Aslında bu sıralar burada bir başka bilge, Atina'da kaldığını öğrendiğim Parioslu biri var ve onu duymam şöyle oldu. Bir gün Sofistlere dünyalar denli para ödemiş biriyle, Hipponikus’un oğlu Kallias ile karşılaştım ve iki oğlu olduğunu bilerek şunları sordum: "Kallias, dedim, eğer iki oğlun iki tayya da iki buzağı olmuş olsalardı, onlara bir bakıcı bulmamız güç olmazdı. Onlara bir at yetiştirici, ya da belki de bir çiftçi tutardık ve onları kendilerine özgü üstün yanlarında güzelce ve eksiksizce yetiştirirdi. Ama insan olduklarına göre, onları kimin yetiştirmesi gerektiğini düşünüyorsun? Kim bir insanın ve bir yurttaşın erdemlerini bilir? Bu konuda düşünmüş olmalısın, çünkü oğulların var. Böyle biri var mı yok mu?" Var," dedi. "Kimdir o, dedim ve nereden gelir ve öğrettikleri için ücreti nedir?" Evanos, dedi, "Parios'tan, sevgili Sokrates ve beşmina ." Ve Evenos mutlu biri olmalı, dedim kendi kendime, eğer gerçekten de bu bilgelik ondaysa ve böyle alçakgönüllü bir ücretle öğretiyorsa. Eğer aynı şey bende olsaydı, en azından burnu büyük ve kendini beğenmiş biri olurdum; ama işin gerçeği benim bu tür bir bilgimin olmadığıdır, ey Atinalılar.

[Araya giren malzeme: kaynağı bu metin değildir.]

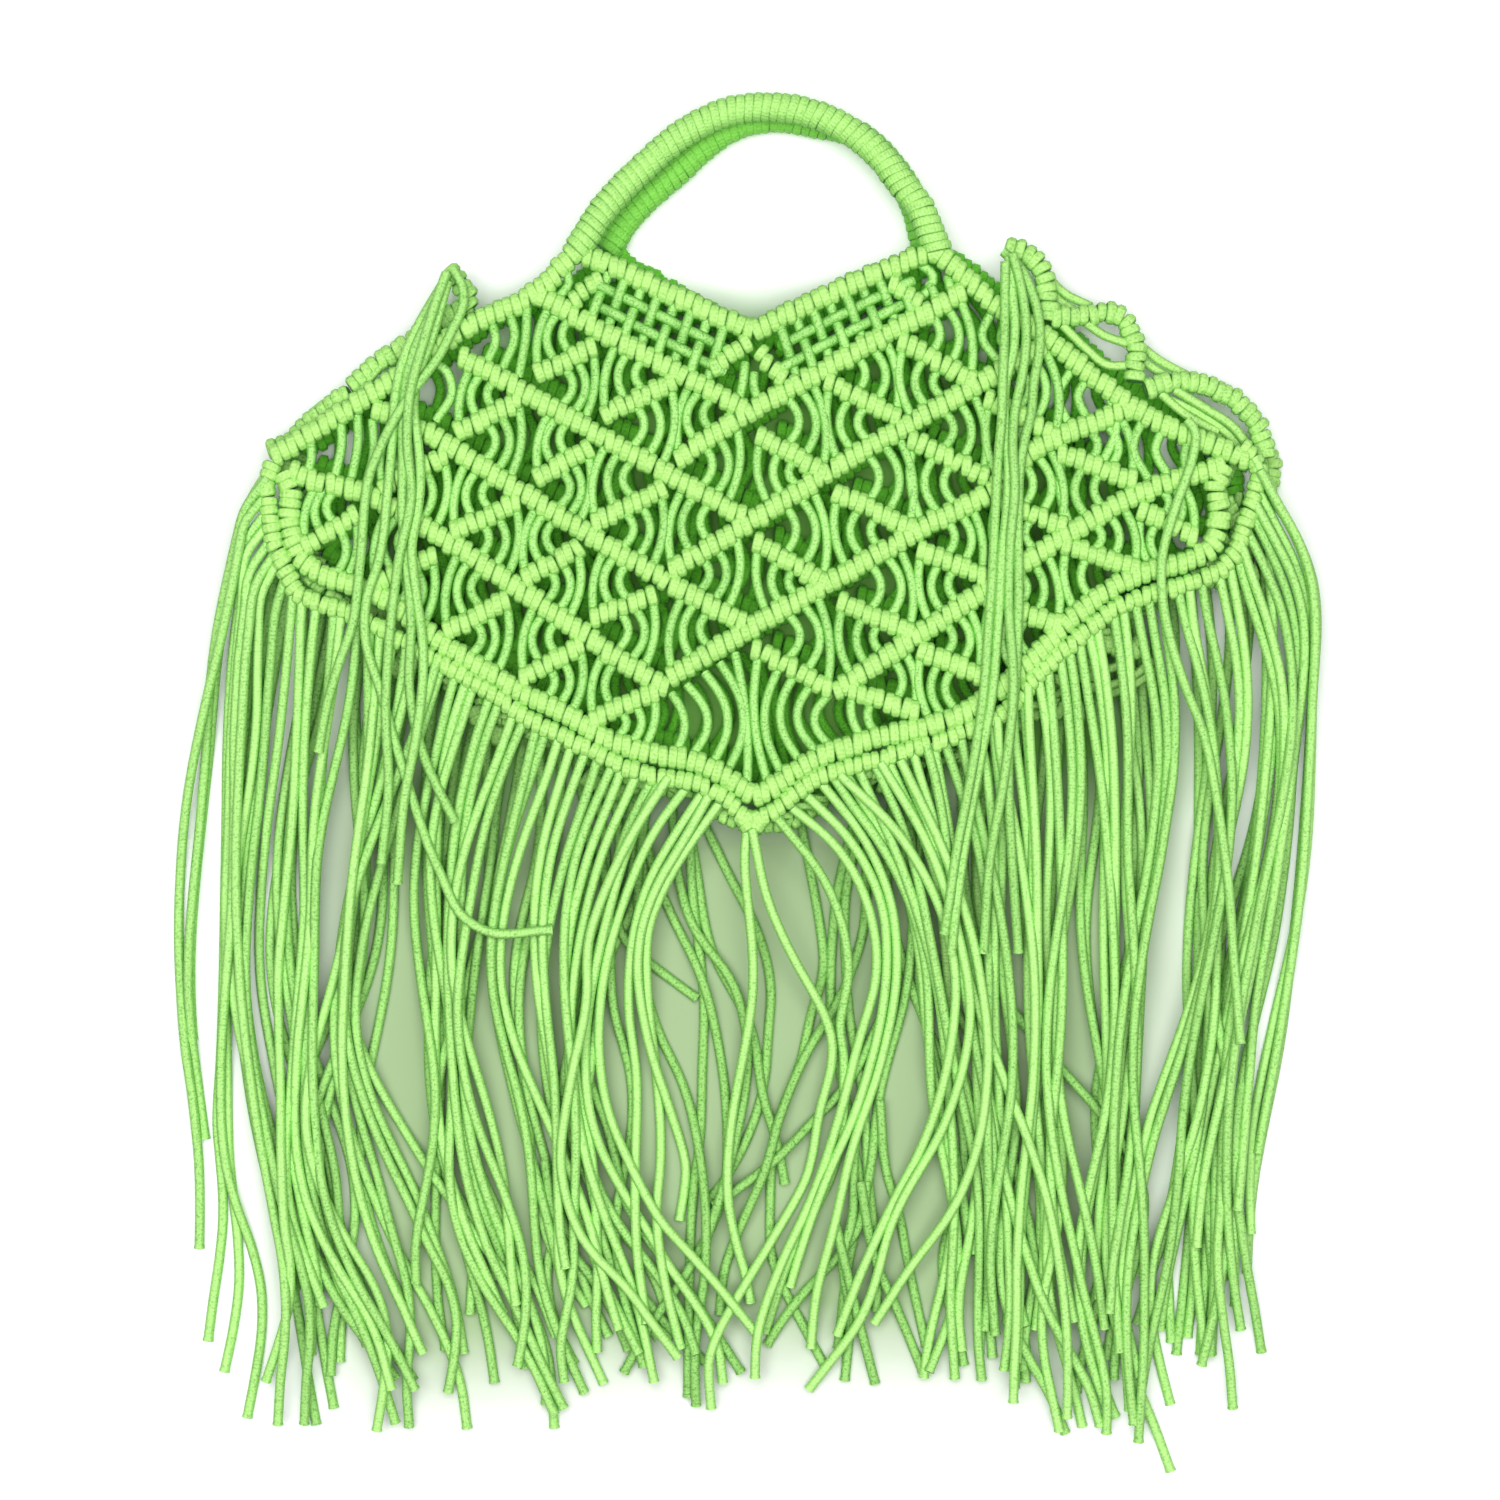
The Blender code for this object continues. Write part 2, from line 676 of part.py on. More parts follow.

O zaman, Atinalılar, belki de aranızdan biri çıkıp bana şunu söyleyebilir; "Evet, Sokrates, ama sana karşı getirilen bu suçlamaların kaynağı nedir? Yapmakta olduğun tuhaf birşey olmalı. Eğer başkaları gibi olmuş olsaydın, hakkında tüm söylentiler ve konuşmalar hiçbir zaman doğmazdı. O zaman nedir bunların nedeni, söyle ki hakkında yanlış bir yargıda bulunmayalım." Bu bana bütünüyle haklı görünüyor ve bana böyle yanlış bir ün kazandırmış olanın ne olduğunu açıklamaya çalışacağım. Lütfen kulak verin. Ve belki de kimilerinize şaka yapıyor gibi görünsem de hiç kuşkunuz olmasın sizlere bütün gerçeği anlatacağım.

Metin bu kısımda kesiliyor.